Since our portfolio consists of projects installed in countries that most liquidity providers have and will never visit, the market faith in the value of Zuva depends on the extent to which we can make the actual process of minting new tokens fully backed by kWh production trustless and recorded on the blockchain.  The most straightforward way of doing this is recording kWh production directly to the blockchain at the moment of generation and triggering token minting once the kWh “mining” contract is executed.  We are considering making these tokens non-fungible, so as to more transparently associate kWh generated and recorded on the blockchain with the specific power purchase agreement governing its production and consumption.

Ideally, the payments made by electricity buyers towards the power purchase agreement would also be recorded on the blockchain so that a clear path can be drawn between kWh generated, token minted, power consumed, and then paid for by the user.  Even better if the power purchase agreement itself was a smart contract.  Steps 1-3, from power generated to power consumed can be tracked and implemented on the digital ledger. Local currency regulations will determine the extent to which the entire process can occur digitally.  Most countries in which we plan to operate will likely require payments made by energy buyers to be manually onramped in order to provide blockchain record of purchase transaction.  But regardless of the specific mechanics, proof of electricity generation and customer payment can be provided in a trustless manner so that project status and actual backing of each minted token can be verified.

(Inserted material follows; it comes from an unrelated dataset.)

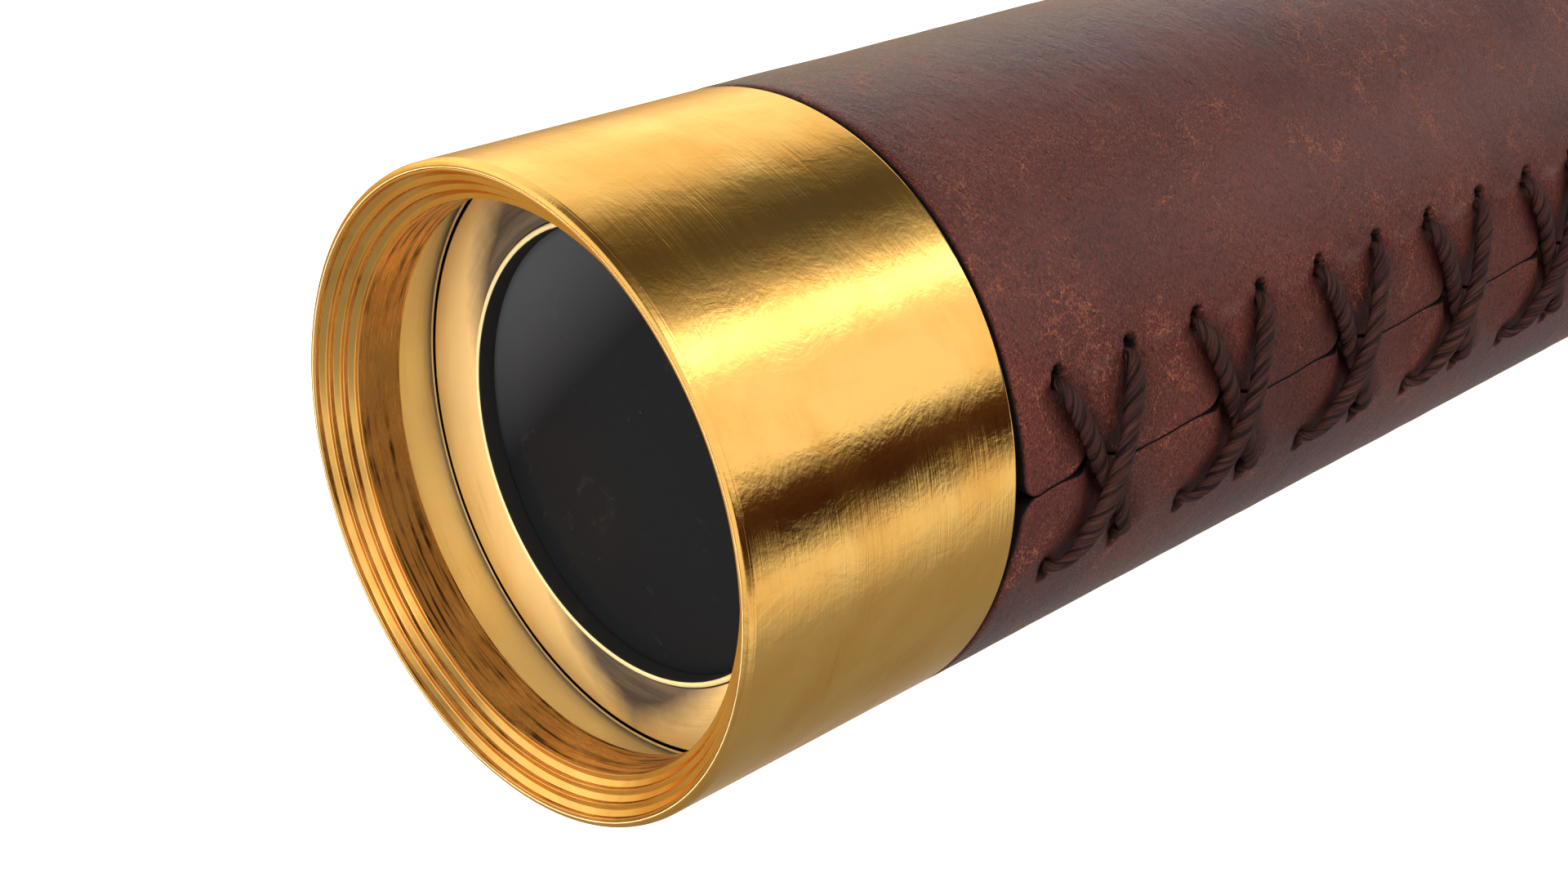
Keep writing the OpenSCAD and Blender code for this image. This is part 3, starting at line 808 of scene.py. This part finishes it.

An Uncorrelated Passive Income Stream

Asset-Backed Tokens are in one sense nothing new – simply digitized versions of age-old financial instruments. Combining them with traditional capital sources represents a near-term opportunity both to secure funding, but also to ensure a new paradigm of stability for both investors and project financiers.  Projects like KlimaDAO, the broader Toucan protocol, and even Thor Node show a glimpse of how DeFi can turn cryptocurrency from a speculative digital money into a tool for retail investors to profitably support important and necessary social-economic transformations.  

As we continue to expand our portfolio of solar projects in the coming year, we plan to phase in Zuva tokens as an integral part of our long-term capital and governance structure. With the ability to create a store of value for project cash flows, we can more effectively monetize the energy as it is generated. The fundamental approach would be to leverage a DAO as a fundraising mechanism, where funds would be used to finance revenue generating solar projects across Southern Africa.  

Our belief in tokens backed by income-producing solar assets is based on the desire to create a token ecosystem that is uncorrelated with the price movement of Bitcoin or the stock market, as well as one that fundamentally incentivizes production of clean energy.